A Reckoning a Century Late

Governor Charlie Crist ordered the Florida Department of Law Enforcement to investigate in December 2008, following public pressure from the White House Boys and their advocates. The 15-month FDLE investigation conducted more than 100 interviews but found no concrete evidence linking student deaths to staff actions. A forensic examination of the White House building detected no trace evidence of blood. The Department of Justice investigation in 2011 was more damning, citing staff for excessive force, inappropriate isolation, and extended confinement. The school closed permanently on June 30, 2011. On April 26, 2017, the state held a formal ceremony to apologize to two dozen survivors and families of victims.

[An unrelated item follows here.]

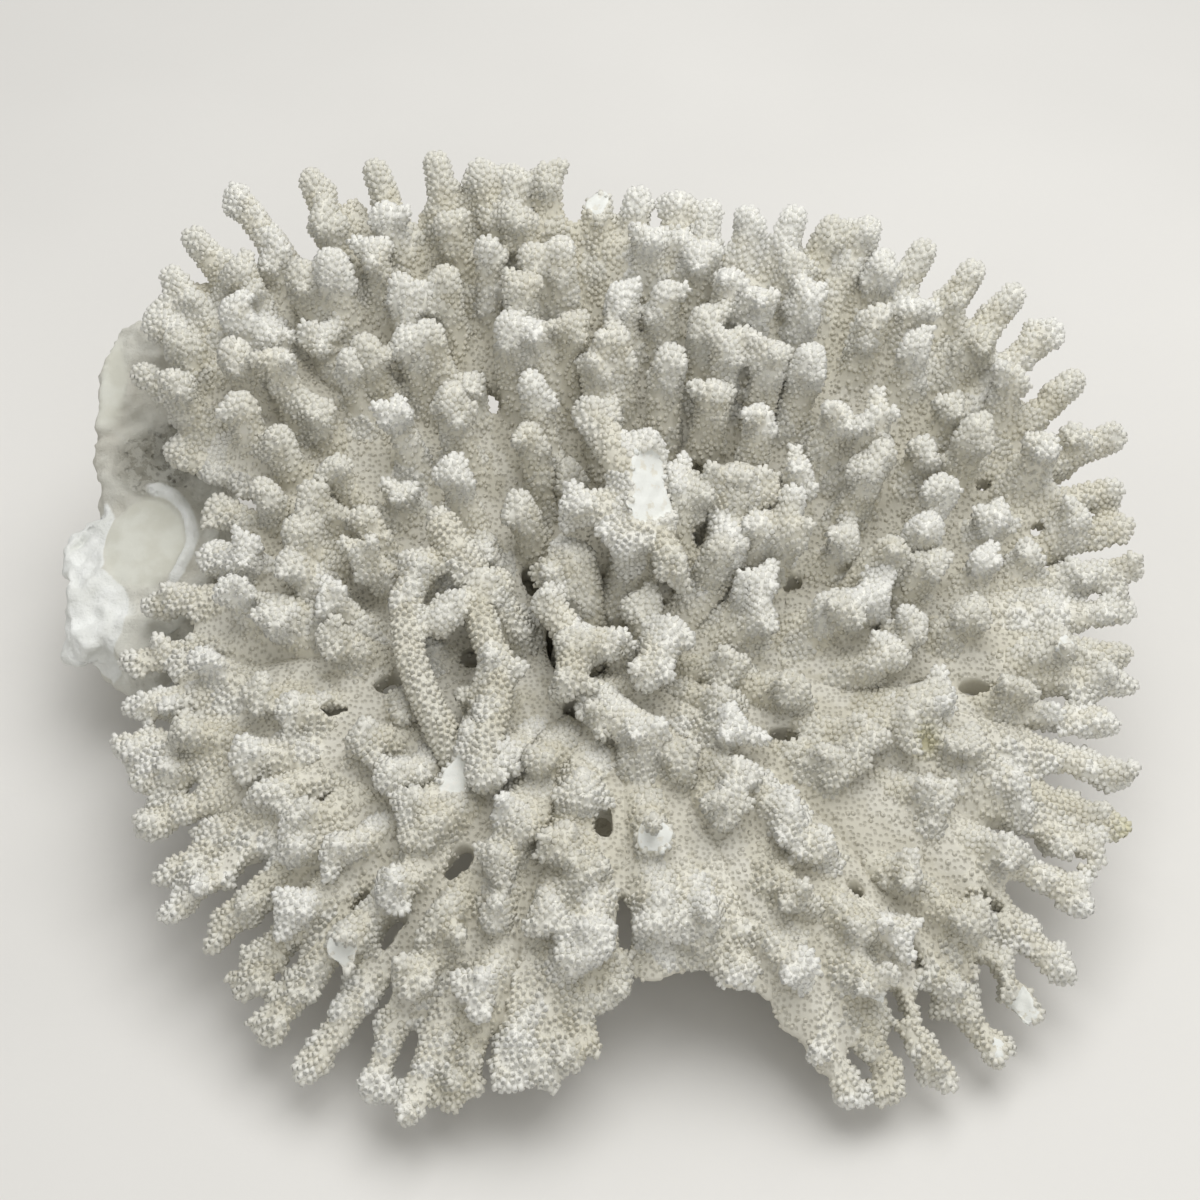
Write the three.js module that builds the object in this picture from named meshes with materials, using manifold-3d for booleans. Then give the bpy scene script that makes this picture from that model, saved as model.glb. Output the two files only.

In 2024, a compensation bill carried by Representative Michelle Salzman and Senator Darryl Rouson was signed into law. The story entered American literature through Colson Whitehead's Pulitzer Prize-winning novel The Nickel Boys and its 2024 film adaptation.

From the Air

Located at 30.76N, 85.25W in the Florida Panhandle near the town of Marianna, Jackson County. The former 1,400-acre campus site lies on the north side of town. From altitude, the area appears as a mix of cleared institutional grounds and wooded parcels amid the rolling agricultural terrain of Jackson County. Marianna Municipal Airport (KMAI) is located approximately 3nm northeast of town. Northwest Florida Beaches International Airport (KECP) at Panama City Beach lies roughly 45nm to the south. Tallahassee Regional Airport (KTLH) is approximately 55nm to the east. The terrain is gently rolling Panhandle hill country, distinct from the coastal flatlands to the south.